◆ Problem requirements ◆
Within the data that follows, set down exactly the lines from the one containing "What bpy script" through the one containing "sawtooth hangers for", both ends included.

◆ Input rows ◆
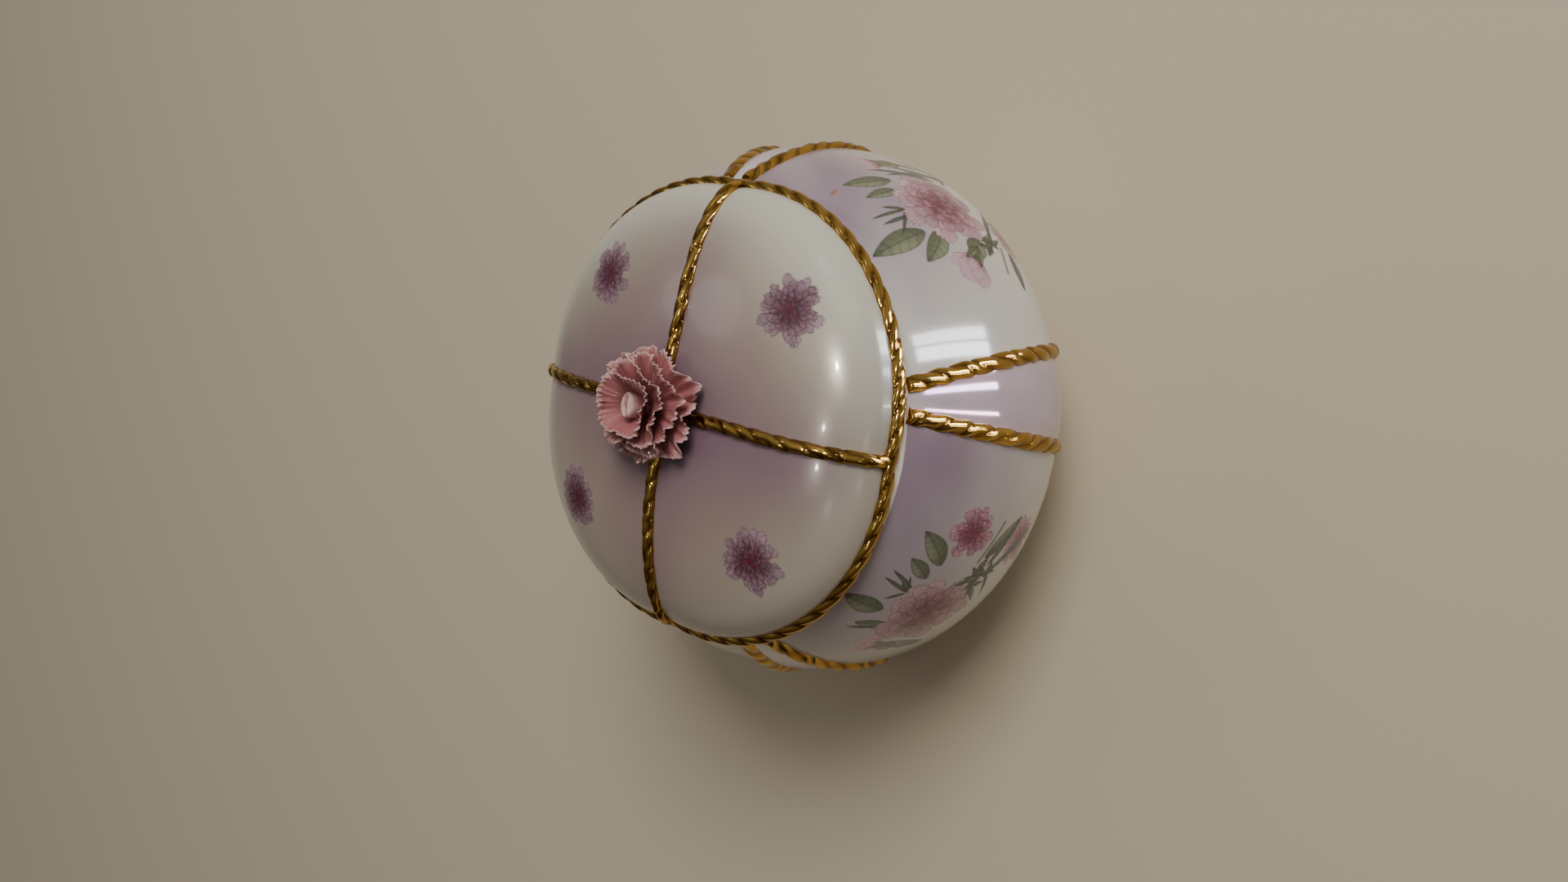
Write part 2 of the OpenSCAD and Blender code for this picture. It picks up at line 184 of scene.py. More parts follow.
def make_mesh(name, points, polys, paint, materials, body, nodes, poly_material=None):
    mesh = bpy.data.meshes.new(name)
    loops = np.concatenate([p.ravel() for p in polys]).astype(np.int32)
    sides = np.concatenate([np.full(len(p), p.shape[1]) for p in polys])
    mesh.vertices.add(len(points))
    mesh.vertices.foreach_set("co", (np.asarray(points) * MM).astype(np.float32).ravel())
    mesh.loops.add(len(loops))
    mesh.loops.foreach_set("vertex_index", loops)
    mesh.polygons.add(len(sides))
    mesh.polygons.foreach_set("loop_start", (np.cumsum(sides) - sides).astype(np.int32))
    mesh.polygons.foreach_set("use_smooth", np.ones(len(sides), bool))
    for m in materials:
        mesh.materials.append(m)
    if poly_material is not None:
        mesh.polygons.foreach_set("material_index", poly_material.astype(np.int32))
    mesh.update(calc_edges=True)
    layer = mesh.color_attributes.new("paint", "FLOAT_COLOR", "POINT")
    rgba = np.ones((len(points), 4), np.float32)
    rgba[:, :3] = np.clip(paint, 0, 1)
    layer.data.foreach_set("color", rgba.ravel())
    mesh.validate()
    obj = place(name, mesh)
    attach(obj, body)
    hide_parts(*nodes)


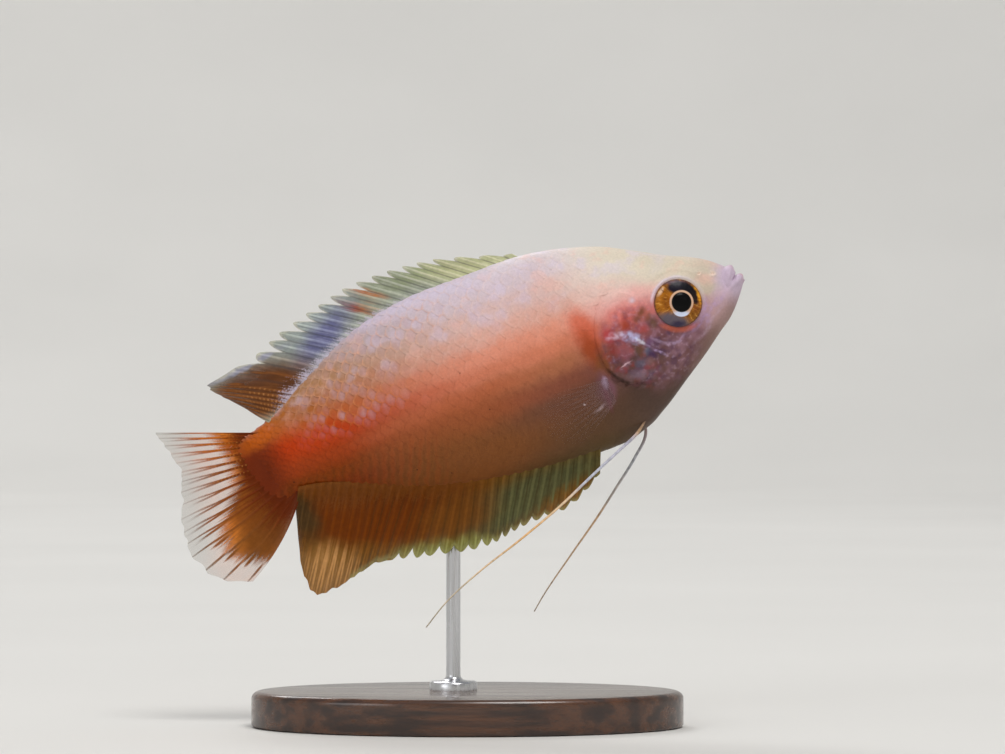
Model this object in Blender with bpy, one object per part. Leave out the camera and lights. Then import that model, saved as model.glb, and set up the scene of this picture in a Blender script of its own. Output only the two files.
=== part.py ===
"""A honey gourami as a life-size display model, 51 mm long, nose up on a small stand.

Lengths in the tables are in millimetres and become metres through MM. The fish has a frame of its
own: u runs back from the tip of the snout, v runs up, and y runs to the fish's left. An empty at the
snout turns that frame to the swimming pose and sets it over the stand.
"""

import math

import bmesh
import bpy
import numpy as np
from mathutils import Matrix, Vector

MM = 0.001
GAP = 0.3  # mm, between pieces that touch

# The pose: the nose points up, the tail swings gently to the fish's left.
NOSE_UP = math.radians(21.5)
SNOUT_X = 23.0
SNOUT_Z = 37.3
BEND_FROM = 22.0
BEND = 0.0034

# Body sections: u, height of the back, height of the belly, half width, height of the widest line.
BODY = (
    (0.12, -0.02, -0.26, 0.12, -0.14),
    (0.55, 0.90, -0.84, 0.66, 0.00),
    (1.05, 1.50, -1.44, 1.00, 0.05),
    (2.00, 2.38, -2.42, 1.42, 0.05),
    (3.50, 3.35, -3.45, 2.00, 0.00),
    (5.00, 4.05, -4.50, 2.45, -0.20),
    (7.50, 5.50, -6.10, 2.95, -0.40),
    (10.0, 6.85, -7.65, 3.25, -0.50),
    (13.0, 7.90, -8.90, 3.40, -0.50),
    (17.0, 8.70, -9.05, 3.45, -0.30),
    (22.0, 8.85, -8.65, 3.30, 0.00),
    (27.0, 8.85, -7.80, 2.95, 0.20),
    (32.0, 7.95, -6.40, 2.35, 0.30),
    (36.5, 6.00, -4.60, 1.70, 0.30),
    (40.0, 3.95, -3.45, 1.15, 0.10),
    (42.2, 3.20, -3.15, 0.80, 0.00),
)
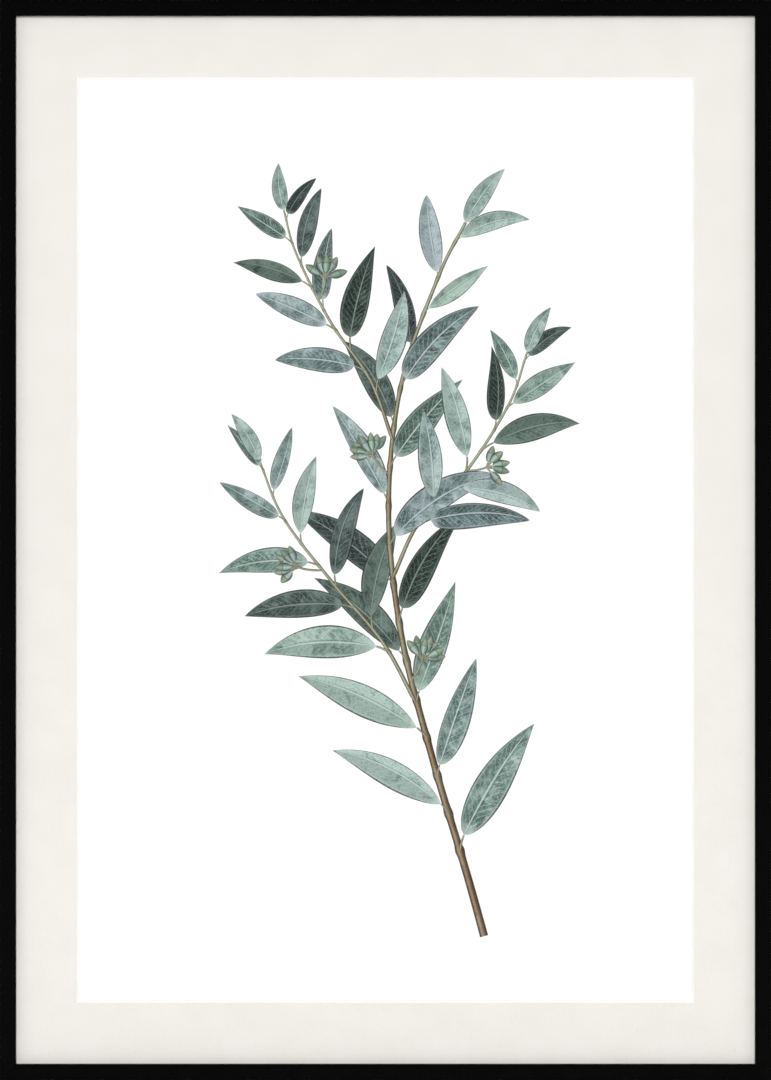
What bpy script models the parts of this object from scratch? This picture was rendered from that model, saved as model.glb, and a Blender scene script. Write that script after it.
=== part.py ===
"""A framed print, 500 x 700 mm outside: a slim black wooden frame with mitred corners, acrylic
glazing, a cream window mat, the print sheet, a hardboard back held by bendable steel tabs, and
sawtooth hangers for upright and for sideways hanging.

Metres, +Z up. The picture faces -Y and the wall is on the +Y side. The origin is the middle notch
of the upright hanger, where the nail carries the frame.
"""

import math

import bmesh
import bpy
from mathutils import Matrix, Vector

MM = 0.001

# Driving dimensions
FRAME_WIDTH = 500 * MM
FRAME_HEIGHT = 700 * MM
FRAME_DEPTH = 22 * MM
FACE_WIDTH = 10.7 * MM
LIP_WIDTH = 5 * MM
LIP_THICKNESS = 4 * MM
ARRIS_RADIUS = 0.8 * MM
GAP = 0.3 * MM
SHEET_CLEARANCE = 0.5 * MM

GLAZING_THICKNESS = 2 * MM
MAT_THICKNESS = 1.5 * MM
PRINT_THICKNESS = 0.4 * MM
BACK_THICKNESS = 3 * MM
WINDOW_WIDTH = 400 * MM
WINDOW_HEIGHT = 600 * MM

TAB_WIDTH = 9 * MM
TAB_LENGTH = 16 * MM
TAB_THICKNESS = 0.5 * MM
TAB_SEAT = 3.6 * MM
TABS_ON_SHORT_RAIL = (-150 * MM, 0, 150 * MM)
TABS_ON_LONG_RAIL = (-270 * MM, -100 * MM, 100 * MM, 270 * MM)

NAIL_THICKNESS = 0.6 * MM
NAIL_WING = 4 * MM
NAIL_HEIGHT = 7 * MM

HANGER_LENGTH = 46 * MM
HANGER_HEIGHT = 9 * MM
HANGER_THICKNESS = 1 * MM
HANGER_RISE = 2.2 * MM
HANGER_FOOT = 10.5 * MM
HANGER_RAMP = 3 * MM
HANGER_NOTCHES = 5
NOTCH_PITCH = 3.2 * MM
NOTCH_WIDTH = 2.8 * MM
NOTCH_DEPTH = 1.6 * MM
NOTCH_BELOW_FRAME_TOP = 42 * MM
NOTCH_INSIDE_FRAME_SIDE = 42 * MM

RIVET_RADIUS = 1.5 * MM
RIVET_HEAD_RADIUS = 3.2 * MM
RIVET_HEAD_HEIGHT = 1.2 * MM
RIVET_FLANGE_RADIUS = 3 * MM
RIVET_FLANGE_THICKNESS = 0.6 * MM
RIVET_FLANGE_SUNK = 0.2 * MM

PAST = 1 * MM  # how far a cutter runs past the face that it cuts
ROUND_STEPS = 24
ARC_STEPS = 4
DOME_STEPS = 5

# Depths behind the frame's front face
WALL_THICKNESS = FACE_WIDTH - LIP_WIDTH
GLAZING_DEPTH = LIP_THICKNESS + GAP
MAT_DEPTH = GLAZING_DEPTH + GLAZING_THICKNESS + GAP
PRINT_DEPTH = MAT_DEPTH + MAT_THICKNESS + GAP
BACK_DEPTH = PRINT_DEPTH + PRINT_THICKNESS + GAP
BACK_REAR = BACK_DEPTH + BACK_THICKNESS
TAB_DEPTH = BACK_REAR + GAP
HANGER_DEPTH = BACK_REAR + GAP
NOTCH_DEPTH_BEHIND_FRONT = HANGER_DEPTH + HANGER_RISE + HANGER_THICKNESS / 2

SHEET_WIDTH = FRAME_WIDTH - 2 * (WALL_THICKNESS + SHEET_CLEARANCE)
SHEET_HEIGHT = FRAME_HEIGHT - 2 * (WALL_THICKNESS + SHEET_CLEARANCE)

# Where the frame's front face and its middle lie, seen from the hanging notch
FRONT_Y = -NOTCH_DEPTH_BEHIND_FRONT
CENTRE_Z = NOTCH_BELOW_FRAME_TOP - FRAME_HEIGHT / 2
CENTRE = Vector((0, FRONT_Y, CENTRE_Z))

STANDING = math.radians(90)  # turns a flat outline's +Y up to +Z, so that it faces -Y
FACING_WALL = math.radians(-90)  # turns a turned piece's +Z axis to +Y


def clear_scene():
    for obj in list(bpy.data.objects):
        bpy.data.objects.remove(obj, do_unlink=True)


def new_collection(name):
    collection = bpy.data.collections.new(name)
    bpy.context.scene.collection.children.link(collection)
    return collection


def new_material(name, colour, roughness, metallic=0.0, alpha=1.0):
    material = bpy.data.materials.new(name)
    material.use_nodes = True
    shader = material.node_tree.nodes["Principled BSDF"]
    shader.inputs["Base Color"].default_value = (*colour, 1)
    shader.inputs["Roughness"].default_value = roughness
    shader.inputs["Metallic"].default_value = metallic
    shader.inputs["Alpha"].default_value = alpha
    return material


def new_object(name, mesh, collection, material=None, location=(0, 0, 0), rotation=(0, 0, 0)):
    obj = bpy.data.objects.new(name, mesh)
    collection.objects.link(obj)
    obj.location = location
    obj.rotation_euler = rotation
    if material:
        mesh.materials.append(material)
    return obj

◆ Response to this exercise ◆
What bpy script models the parts of this object from scratch? This picture was rendered from that model, saved as model.glb, and a Blender scene script. Write that script after it.
=== part.py ===
"""A framed print, 500 x 700 mm outside: a slim black wooden frame with mitred corners, acrylic
glazing, a cream window mat, the print sheet, a hardboard back held by bendable steel tabs, and
sawtooth hangers for upright and for sideways hanging.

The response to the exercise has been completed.